## Exercise aim:
Please write out the complete listing that follows, exactly as it reads.

## Provided data:
+++++

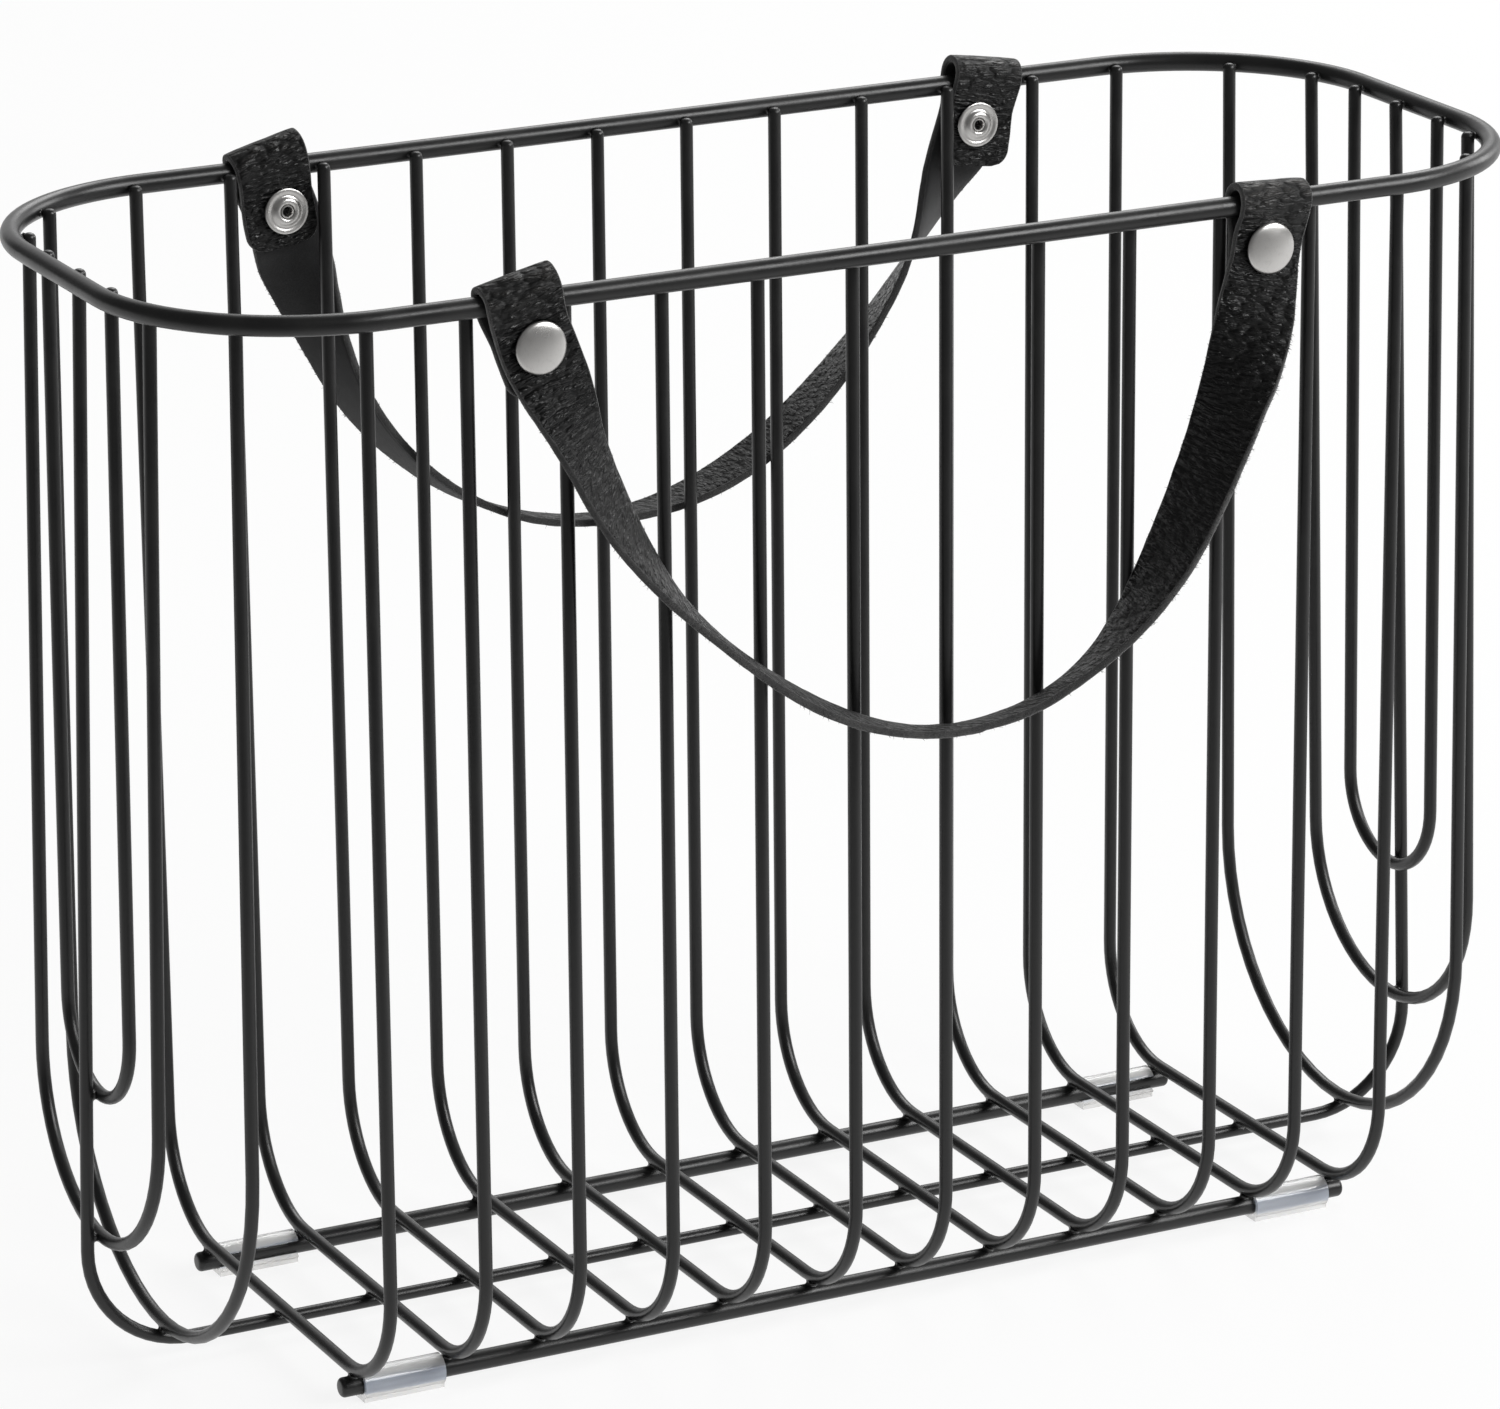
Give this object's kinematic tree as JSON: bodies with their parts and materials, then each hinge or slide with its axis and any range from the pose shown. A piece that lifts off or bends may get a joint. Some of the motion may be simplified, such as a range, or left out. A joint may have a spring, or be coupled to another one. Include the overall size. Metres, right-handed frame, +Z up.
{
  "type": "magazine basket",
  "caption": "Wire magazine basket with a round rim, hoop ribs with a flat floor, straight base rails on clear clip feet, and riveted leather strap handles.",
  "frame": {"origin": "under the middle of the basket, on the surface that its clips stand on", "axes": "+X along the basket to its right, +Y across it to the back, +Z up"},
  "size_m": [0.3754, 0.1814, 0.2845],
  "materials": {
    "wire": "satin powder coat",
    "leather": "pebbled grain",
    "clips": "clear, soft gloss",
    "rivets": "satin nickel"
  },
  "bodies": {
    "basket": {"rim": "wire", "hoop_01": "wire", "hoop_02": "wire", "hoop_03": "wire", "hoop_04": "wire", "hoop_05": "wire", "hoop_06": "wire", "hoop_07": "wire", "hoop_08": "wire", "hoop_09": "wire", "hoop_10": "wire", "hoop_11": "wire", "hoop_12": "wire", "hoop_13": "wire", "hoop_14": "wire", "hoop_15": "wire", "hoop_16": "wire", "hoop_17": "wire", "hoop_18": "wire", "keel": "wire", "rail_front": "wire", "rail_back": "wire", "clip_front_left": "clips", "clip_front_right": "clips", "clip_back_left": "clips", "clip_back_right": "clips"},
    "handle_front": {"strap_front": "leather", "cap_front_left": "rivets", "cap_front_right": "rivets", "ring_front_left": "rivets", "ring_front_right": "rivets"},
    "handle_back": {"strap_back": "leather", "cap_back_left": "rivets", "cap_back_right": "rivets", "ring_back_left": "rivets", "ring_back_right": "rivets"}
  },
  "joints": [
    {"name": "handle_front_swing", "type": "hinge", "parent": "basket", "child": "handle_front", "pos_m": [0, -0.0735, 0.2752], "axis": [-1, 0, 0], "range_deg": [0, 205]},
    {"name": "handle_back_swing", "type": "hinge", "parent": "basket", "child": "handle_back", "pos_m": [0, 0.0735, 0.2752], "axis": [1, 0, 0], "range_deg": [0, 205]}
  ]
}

+++++

## Exercise output:
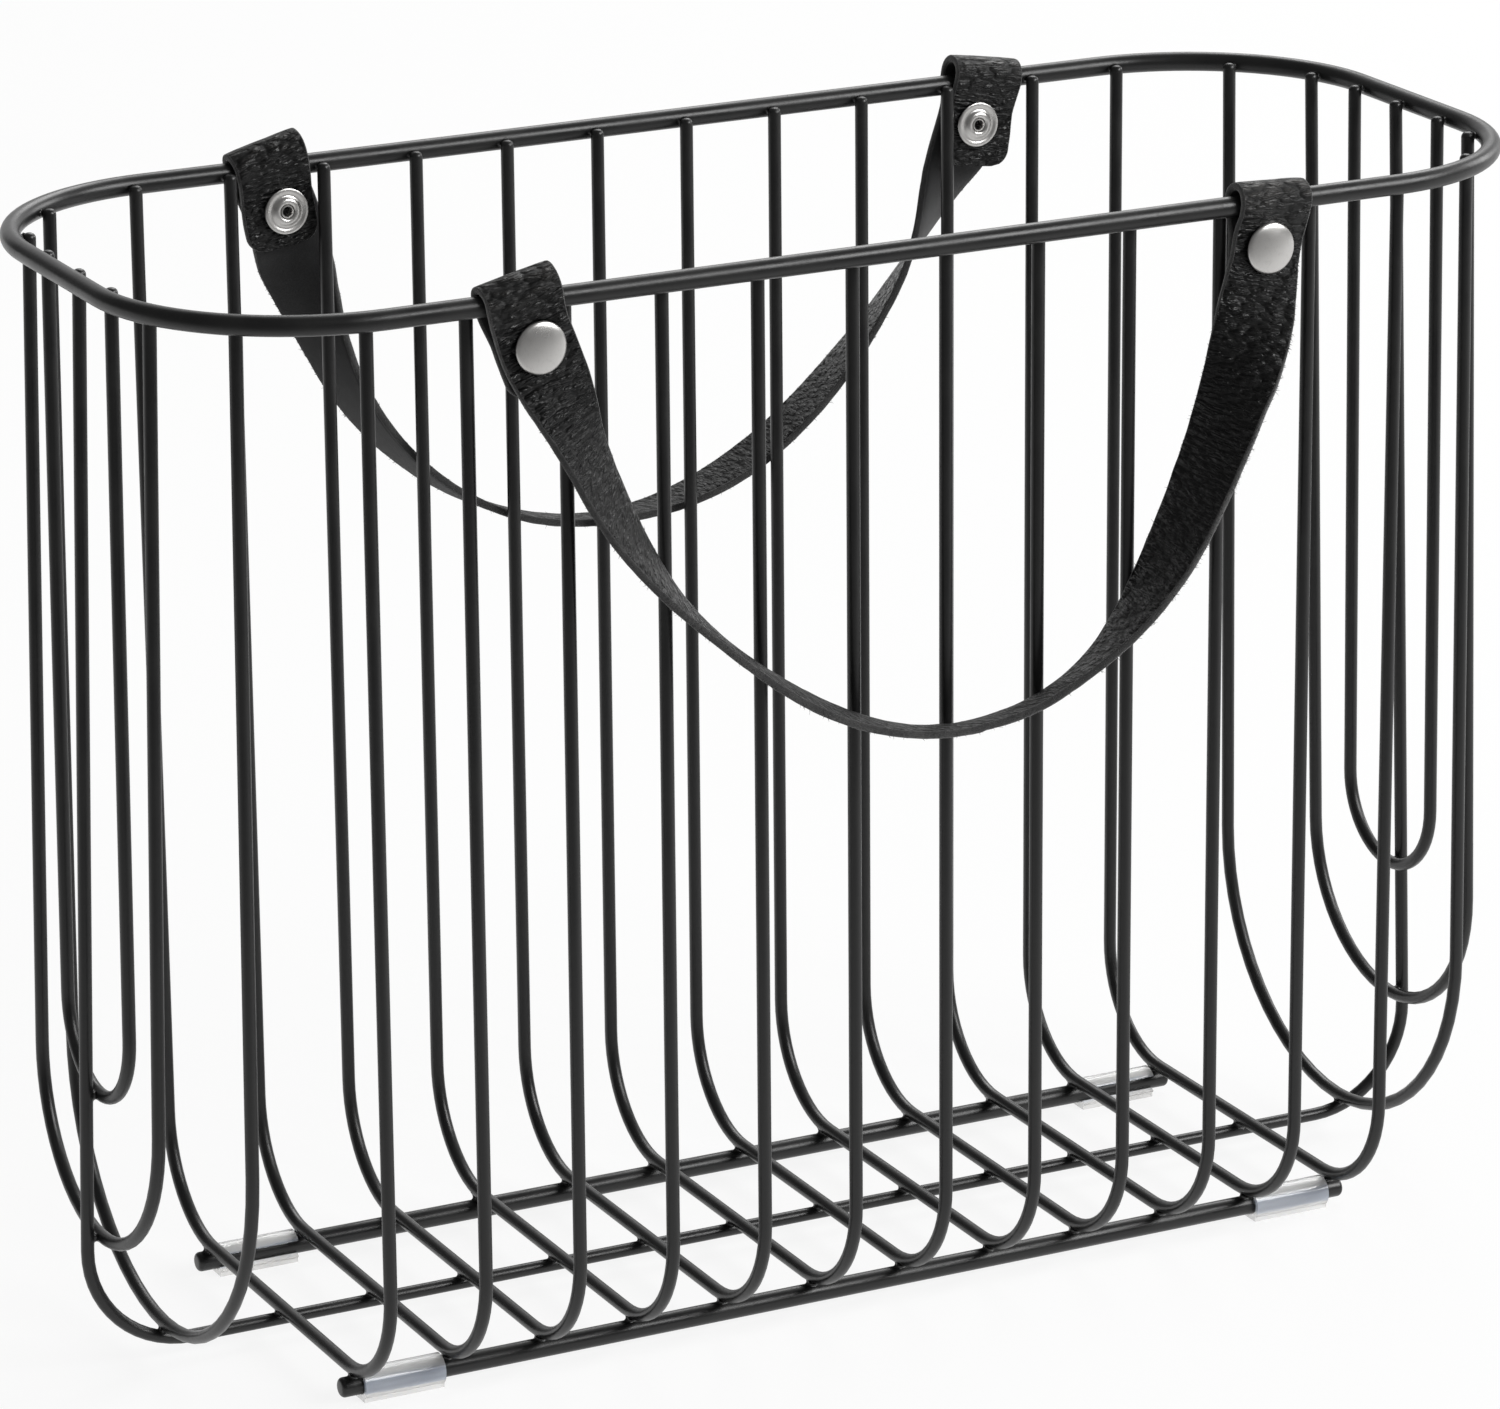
Give this object's kinematic tree as JSON: bodies with their parts and materials, then each hinge or slide with its axis and any range from the pose shown. A piece that lifts off or bends may get a joint. Some of the motion may be simplified, such as a range, or left out. A joint may have a spring, or be coupled to another one. Include the overall size. Metres, right-handed frame, +Z up.
{
  "type": "magazine basket",
  "caption": "Wire magazine basket with a round rim, hoop ribs with a flat floor, straight base rails on clear clip feet, and riveted leather strap handles.",
  "frame": {"origin": "under the middle of the basket, on the surface that its clips stand on", "axes": "+X along the basket to its right, +Y across it to the back, +Z up"},
  "size_m": [0.3754, 0.1814, 0.2845],
  "materials": {
    "wire": "satin powder coat",
    "leather": "pebbled grain",
    "clips": "clear, soft gloss",
    "rivets": "satin nickel"
  },
  "bodies": {
    "basket": {"rim": "wire", "hoop_01": "wire", "hoop_02": "wire", "hoop_03": "wire", "hoop_04": "wire", "hoop_05": "wire", "hoop_06": "wire", "hoop_07": "wire", "hoop_08": "wire", "hoop_09": "wire", "hoop_10": "wire", "hoop_11": "wire", "hoop_12": "wire", "hoop_13": "wire", "hoop_14": "wire", "hoop_15": "wire", "hoop_16": "wire", "hoop_17": "wire", "hoop_18": "wire", "keel": "wire", "rail_front": "wire", "rail_back": "wire", "clip_front_left": "clips", "clip_front_right": "clips", "clip_back_left": "clips", "clip_back_right": "clips"},
    "handle_front": {"strap_front": "leather", "cap_front_left": "rivets", "cap_front_right": "rivets", "ring_front_left": "rivets", "ring_front_right": "rivets"},
    "handle_back": {"strap_back": "leather", "cap_back_left": "rivets", "cap_back_right": "rivets", "ring_back_left": "rivets", "ring_back_right": "rivets"}
  },
  "joints": [
    {"name": "handle_front_swing", "type": "hinge", "parent": "basket", "child": "handle_front", "pos_m": [0, -0.0735, 0.2752], "axis": [-1, 0, 0], "range_deg": [0, 205]},
    {"name": "handle_back_swing", "type": "hinge", "parent": "basket", "child": "handle_back", "pos_m": [0, 0.0735, 0.2752], "axis": [1, 0, 0], "range_deg": [0, 205]}
  ]
}